Exploring the carbon-chain structure-activity relationship of CO2 and ketone-based absorbents

With regard to the physical absorbents for CO 2 removal, the alteration of carbon-chain structure may benefit the CO 2 absorption performance. However, the relationship between the carbon-chain structure of ketones absorbents and their CO 2 absorption capacity has rarely been studied, and the related mechanism is unclear. In this study, theoretical calculations and thermodynamic experiments were carried out to explore the effects of the carbon-chain length and isomerism of ketones on their CO 2 absorption performance. The density functional theory (DFT) simulations show that the F-∥ configuration is more stable than the others for the CO 2 +ketone complex in most cases.
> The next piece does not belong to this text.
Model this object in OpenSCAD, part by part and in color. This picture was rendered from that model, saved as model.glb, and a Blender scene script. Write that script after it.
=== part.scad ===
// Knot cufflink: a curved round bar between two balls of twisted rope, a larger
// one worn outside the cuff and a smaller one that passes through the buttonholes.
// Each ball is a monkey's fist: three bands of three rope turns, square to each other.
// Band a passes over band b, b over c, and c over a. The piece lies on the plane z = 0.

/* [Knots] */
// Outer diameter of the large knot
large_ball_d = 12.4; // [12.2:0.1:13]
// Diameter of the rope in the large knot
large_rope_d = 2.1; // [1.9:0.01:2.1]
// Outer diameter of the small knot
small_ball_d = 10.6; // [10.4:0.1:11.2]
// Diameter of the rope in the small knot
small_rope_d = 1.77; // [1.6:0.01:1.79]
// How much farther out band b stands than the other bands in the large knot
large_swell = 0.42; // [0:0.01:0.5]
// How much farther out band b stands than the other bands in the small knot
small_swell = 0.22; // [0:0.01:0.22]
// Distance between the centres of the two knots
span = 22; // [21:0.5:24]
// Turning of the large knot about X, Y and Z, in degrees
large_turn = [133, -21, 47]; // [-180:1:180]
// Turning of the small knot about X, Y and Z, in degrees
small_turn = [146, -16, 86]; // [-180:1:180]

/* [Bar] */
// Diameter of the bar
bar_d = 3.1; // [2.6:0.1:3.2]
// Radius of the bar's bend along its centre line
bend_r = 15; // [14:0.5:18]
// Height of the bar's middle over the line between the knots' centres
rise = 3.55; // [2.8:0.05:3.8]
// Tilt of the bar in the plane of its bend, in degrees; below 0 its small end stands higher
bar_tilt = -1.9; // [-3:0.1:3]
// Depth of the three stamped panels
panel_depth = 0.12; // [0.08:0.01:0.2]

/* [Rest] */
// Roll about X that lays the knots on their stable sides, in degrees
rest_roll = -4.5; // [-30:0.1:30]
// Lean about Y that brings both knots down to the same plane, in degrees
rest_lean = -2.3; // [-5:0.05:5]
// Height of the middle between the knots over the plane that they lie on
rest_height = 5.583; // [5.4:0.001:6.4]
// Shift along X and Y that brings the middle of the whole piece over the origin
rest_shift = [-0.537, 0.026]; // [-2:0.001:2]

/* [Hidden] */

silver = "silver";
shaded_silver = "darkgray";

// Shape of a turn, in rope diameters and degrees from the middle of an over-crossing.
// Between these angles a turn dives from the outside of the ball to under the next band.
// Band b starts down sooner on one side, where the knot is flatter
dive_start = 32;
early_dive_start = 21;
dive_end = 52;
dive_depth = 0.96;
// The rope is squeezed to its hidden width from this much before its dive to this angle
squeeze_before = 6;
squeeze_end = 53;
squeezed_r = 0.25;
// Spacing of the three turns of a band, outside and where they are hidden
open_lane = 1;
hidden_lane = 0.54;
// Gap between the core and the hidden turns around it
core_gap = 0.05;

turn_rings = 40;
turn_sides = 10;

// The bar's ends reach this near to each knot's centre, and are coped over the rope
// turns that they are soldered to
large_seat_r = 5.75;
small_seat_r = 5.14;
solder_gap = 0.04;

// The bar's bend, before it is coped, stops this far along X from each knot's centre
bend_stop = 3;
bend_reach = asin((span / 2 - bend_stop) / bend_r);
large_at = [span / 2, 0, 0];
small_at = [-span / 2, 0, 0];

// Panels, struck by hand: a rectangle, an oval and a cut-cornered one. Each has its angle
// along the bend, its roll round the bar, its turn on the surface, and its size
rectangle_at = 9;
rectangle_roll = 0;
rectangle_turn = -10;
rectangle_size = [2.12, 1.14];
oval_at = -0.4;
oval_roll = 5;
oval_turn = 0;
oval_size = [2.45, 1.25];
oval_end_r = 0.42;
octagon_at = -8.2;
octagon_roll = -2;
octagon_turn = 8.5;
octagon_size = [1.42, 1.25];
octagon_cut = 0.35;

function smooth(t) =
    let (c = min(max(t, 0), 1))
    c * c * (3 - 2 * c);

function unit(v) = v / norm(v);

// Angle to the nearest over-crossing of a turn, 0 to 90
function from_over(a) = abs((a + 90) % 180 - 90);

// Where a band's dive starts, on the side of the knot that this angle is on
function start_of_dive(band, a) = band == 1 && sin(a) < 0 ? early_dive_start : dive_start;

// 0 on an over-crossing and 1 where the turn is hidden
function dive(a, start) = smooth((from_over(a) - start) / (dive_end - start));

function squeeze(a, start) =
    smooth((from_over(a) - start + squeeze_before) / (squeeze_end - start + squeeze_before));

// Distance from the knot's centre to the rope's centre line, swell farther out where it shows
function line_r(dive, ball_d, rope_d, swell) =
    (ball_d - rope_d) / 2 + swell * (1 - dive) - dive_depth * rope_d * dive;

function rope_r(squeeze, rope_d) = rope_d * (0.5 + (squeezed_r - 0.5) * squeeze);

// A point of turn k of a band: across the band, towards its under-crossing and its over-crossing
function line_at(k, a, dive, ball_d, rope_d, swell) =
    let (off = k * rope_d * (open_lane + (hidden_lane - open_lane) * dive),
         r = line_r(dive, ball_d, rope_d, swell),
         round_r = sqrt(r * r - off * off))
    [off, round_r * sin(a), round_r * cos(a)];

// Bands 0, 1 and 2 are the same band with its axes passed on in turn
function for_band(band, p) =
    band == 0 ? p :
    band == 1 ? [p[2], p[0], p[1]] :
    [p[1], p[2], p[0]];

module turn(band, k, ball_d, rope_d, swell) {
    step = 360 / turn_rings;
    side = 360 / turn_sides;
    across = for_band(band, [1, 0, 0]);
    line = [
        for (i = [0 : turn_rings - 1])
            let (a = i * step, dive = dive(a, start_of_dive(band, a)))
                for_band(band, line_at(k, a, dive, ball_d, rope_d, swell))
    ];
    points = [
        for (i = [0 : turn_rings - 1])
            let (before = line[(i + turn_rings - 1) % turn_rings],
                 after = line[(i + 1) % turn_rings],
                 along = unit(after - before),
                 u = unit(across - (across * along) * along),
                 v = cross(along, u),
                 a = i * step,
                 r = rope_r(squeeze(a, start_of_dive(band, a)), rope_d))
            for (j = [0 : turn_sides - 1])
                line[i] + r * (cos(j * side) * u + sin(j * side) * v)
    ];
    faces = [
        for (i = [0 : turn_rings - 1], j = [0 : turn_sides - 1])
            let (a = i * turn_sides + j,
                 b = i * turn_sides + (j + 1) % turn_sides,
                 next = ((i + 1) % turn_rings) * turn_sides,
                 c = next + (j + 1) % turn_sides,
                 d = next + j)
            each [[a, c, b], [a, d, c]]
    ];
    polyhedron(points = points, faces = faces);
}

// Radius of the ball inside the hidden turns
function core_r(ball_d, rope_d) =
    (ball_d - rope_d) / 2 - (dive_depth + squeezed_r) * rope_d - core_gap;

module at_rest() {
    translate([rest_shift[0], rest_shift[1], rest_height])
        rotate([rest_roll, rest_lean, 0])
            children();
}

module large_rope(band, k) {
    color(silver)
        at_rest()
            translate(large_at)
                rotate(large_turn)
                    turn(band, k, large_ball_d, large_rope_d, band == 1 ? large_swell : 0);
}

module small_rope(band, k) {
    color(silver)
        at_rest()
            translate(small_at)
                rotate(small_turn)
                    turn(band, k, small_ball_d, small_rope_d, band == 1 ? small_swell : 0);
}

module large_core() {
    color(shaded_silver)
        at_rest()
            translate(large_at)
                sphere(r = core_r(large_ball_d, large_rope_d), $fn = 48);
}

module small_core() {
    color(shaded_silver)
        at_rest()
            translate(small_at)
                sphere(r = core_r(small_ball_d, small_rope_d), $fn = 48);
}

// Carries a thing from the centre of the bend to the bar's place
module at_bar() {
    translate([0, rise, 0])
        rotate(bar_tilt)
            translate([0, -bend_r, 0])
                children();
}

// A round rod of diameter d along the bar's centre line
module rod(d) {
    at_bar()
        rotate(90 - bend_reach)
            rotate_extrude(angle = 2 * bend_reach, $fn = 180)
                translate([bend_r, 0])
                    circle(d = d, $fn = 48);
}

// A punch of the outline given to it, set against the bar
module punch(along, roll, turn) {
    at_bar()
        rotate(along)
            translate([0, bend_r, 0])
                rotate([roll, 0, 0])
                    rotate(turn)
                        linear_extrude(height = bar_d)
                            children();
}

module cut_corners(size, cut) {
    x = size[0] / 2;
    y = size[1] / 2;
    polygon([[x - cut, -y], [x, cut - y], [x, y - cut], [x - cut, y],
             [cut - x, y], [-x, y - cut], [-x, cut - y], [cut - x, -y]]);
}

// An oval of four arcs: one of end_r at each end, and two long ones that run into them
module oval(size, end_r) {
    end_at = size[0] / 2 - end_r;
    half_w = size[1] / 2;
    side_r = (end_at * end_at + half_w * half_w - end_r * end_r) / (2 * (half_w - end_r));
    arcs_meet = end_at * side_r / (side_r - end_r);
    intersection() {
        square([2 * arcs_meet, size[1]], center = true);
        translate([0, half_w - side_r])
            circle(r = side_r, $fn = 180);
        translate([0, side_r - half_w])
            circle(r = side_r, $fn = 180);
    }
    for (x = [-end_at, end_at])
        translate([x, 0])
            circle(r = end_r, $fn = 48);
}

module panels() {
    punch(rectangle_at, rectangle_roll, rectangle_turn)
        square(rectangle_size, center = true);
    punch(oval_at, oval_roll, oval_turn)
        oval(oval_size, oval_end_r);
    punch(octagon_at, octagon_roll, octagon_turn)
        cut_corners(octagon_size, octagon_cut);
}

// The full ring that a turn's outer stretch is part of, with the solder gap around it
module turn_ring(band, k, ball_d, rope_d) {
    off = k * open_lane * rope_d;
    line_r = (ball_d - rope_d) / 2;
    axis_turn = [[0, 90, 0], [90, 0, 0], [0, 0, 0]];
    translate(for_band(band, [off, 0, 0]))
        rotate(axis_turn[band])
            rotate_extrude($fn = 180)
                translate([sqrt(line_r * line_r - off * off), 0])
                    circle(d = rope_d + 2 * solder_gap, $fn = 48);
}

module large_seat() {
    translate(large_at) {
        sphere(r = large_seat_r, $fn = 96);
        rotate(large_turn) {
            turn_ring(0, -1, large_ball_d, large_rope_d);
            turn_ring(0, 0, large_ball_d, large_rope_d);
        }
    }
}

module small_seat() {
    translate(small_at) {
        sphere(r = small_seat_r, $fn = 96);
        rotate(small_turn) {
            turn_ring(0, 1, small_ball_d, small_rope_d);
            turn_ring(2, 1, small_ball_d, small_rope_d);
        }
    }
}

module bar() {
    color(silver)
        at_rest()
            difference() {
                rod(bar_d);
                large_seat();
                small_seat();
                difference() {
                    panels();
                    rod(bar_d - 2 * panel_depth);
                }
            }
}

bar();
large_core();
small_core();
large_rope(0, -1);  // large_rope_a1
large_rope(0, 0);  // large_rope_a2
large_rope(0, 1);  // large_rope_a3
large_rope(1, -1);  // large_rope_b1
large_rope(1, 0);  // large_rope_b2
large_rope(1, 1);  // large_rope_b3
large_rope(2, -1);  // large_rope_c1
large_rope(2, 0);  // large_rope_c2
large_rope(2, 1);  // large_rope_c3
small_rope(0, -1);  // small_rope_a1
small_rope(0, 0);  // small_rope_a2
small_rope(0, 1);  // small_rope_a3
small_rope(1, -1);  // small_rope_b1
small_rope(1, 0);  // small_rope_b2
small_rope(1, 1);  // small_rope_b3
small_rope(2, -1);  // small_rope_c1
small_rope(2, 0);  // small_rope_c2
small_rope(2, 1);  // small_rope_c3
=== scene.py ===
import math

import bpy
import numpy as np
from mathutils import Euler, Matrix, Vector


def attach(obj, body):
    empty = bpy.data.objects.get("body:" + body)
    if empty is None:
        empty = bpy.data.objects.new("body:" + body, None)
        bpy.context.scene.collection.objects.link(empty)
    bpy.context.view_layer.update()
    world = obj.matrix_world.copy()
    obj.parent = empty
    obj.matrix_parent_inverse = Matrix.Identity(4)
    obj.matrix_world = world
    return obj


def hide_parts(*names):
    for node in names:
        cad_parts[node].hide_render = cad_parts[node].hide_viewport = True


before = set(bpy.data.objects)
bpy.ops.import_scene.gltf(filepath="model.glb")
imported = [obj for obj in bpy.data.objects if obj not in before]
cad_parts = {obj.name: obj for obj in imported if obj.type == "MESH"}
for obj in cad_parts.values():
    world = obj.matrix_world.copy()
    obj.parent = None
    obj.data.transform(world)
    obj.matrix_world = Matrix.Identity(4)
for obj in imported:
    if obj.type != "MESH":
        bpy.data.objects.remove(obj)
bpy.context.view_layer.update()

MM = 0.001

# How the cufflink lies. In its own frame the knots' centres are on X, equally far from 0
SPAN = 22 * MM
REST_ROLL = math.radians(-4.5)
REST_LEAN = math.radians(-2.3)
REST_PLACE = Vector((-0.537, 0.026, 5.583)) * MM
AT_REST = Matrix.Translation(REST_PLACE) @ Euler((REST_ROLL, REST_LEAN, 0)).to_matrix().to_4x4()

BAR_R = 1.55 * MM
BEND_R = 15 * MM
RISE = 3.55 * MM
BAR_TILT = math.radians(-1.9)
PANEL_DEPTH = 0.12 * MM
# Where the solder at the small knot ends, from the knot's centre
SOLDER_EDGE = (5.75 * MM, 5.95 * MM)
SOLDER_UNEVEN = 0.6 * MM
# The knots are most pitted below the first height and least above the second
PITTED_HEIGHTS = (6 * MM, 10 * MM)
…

The followings are obtained according to the experimental results, which are pretty consistent with DFT calculations. The dissolution of CO 2 in the ketone is a typical physical process. As the number of carbon atom increases, the CO 2 absorption capacity of straight-chain ketones increases. Straight-chain ketones exhibit higher CO 2 absorption capacity than branched-chain ones. The effect of increasing carbon-chain length and isomerism on CO 2 absorption capacity are both stronger for the ketones with fewer carbon atoms; the influence mechanism can be attributed to different degrees of weak hydrogen-bond interaction between CO 2 and ketone molecules, suggested by the DFT simulation results. The above conclusions are beneficial for the development of potential CO 2 capture absorbents. In addition, the industrial application feasibility of surveyed ketone absorbents is also discussed.